This is part 1 of a 2-part special report on the Pentagon”s Arctic strategy. 

For years the Arctic’s harsh environment has prevented countries from mining its rich natural resources and accessing prime shipping routes. But as the climate warms and thick barriers of ice continue to melt, the region is now becoming a hot spot for economic activity.

“The region has become an arena for power and for competition, and the eight Arctic states must adapt to this new future,” Secretary of State Michael Pompeo said during remarks at the 11th Ministerial Meeting of the Arctic Council in May. “We’re entering a new age of strategic engagement in the Arctic, complete with new threats to the Arctic and its real estate, and to all of our interests in that region.” The council is an intergovernmental forum and its members include the United States, Canada, Denmark, Finland, Iceland, Norway, Russia and Sweden.

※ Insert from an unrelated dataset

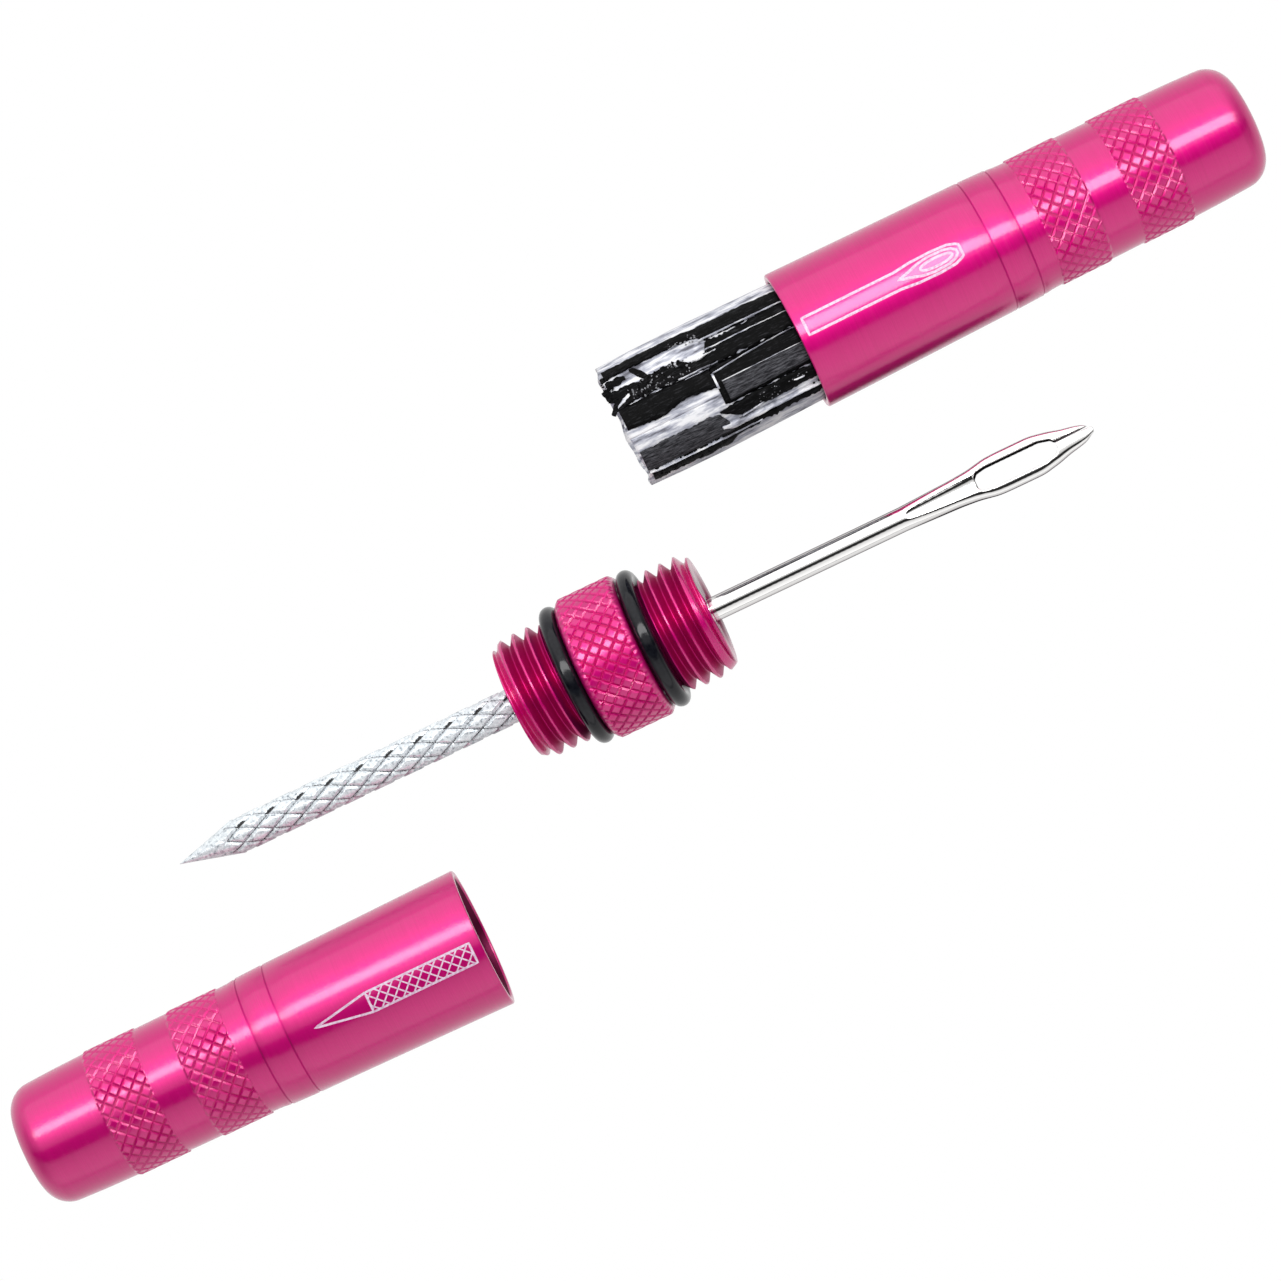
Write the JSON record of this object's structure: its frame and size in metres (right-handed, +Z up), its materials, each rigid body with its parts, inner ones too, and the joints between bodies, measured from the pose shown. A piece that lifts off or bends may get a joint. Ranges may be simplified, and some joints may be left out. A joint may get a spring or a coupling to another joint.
{
  "type": "tyre plug insertion tool",
  "caption": "Pocket tyre plug tool: knurled double-ended hub with a split-eye needle and a rasp, two screw caps, and a roll of rubber plug strips in one cap.",
  "frame": {"origin": "middle of the laid-out set's footprint, on the surface it lies on", "axes": "+X along the tool from the rasp to the needle, +Y towards the fork cap, +Z up"},
  "size_m": [0.1624, 0.0578, 0.0165],
  "materials": {
    "anodised_aluminium": "magenta anodised, satin turned",
    "ring_rubber": "smooth black, slight sheen",
    "chromed_needle": "polished chrome plate",
    "bright_steel": "bright, cut in crossing grooves",
    "film": "thin pale backing film, smeared with black rubber",
    "plug_rubber": "tacky black repair rubber, torn edges"
  },
  "bodies": {
    "tool": {"hub": "anodised_aluminium", "o_ring_fork_side": "ring_rubber", "o_ring_reamer_side": "ring_rubber", "fork_needle": "chromed_needle", "reamer_rasp": "bright_steel"},
    "fork_cap": {"fork_cap": "anodised_aluminium"},
    "reamer_cap": {"reamer_cap": "anodised_aluminium"},
    "plug_roll": {"backing_film": "film"},
    "plug_strip_01": {"plug_strip_01": "plug_rubber"},
    "plug_strip_02": {"plug_strip_02": "plug_rubber"},
    "plug_strip_03": {"plug_strip_03": "plug_rubber"},
    "plug_strip_04": {"plug_strip_04": "plug_rubber"},
    "plug_strip_05": {"plug_strip_05": "plug_rubber"},
    "plug_strip_06": {"plug_strip_06": "plug_rubber"},
    "plug_strip_07": {"plug_strip_07": "plug_rubber"},
    "plug_strip_08": {"plug_strip_08": "plug_rubber"},
    "plug_strip_09": {"plug_strip_09": "plug_rubber"},
    "plug_strip_10": {"plug_strip_10": "plug_rubber"},
    "plug_strip_11": {"plug_strip_11": "plug_rubber"},
    "plug_strip_12": {"plug_strip_12": "plug_rubber"}
  },
  "joints": [
    {"name": "fork_cap_slide", "type": "slide", "parent": "tool", "child": "fork_cap", "axis": [0.9998, 0.0171, -0.0128], "range_m": [-0.0264, 0.0245]},
    {"name": "reamer_cap_slide", "type": "slide", "parent": "tool", "child": "reamer_cap", "axis": [-0.9999, 0, -0.0128], "range_m": [-0.0201, 0.0255]},
    {"name": "plug_roll_slide", "type": "slide", "parent": "fork_cap", "child": "plug_roll", "axis": [-0.9998, -0.0171, 0.0128], "range_m": [-0.0205, 0.021]},
    {"name": "plug_strip_01_pull", "type": "slide", "parent": "plug_roll", "child": "plug_strip_01", "axis": [-0.9998, -0.0171, 0.0128], "range_m": [0, 0.042]},
    {"name": "plug_strip_02_pull", "type": "slide", "parent": "plug_roll", "child": "plug_strip_02", "axis": [-0.9998, -0.0171, 0.0128], "range_m": [0, 0.042]},
    {"name": "plug_strip_03_pull", "type": "slide", "parent": "plug_strip_04", "child": "plug_strip_03", "axis": [-0.9998, -0.0171, 0.0128], "range_m": [0, 0.042]},
    {"name": "plug_strip_04_pull", "type": "slide", "parent": "plug_roll", "child": "plug_strip_04", "axis": [-0.9998, -0.0171, 0.0128], "range_m": [0, 0.042]},
    {"name": "plug_strip_05_pull", "type": "slide", "parent": "plug_roll", "child": "plug_strip_05", "axis": [-0.9998, -0.0171, 0.0128], "range_m": [0, 0.042]},
    {"name": "plug_strip_06_pull", "type": "slide", "parent": "plug_strip_05", "child": "plug_strip_06", "axis": [-0.9998, -0.0171, 0.0128], "range_m": [0, 0.042]},
    {"name": "plug_strip_07_pull", "type": "slide", "parent": "plug_roll", "child": "plug_strip_07", "axis": [-0.9998, -0.0171, 0.0128], "range_m": [0, 0.042]},
    {"name": "plug_strip_08_pull", "type": "slide", "parent": "plug_roll", "child": "plug_strip_08", "axis": [-0.9998, -0.0171, 0.0128], "range_m": [0, 0.042]},
    {"name": "plug_strip_09_pull", "type": "slide", "parent": "plug_roll", "child": "plug_strip_09", "axis": [-0.9998, -0.0171, 0.0128], "range_m": [0, 0.042]},
    {"name": "plug_strip_10_pull", "type": "slide", "parent": "plug_roll", "child": "plug_strip_10", "axis": [-0.9998, -0.0171, 0.0128], "range_m": [0, 0.042]},
    {"name": "plug_strip_11_pull", "type": "slide", "parent": "plug_roll", "child": "plug_strip_11", "axis": [-0.9998, -0.0171, 0.0128], "range_m": [0, 0.042]},
    {"name": "plug_strip_12_pull", "type": "slide", "parent": "plug_roll", "child": "plug_strip_12", "axis": [-0.9998, -0.0171, 0.0128], "range_m": [0, 0.042]}
  ]
}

The Defense Department’s new Arctic Strategy, released in June, zeroes in on these threats, noting that Russia views itself as a “polar great power.” Since the creation of Russia’s Northern Fleet Joint Strategic Command in 2014, Moscow has ramped up its presence in the region with refurbished airfields, new military bases and a network of air-defense systems, according to the document.

“Russia’s commercial investments in the Arctic region have been matched by continued defense investments and activities that strengthen both its territorial defense and its ability to control the” Northern Sea Route, the document said.

Although China has no territorial claims in the Arctic, it is looking to increase its presence in the region as well by declaring itself a “near Arctic state.” The United States does not recognize this status, according to the strategy. By increasing its economic outreach, investments in strategic sectors and scientific activities, China hopes to gain access to natural resources and new sea routes.

“China and Russia pose discrete and different challenges in their respective theaters, but both are also pursuing activities and capabilities in the Arctic that may present risks to the homeland,” the report said.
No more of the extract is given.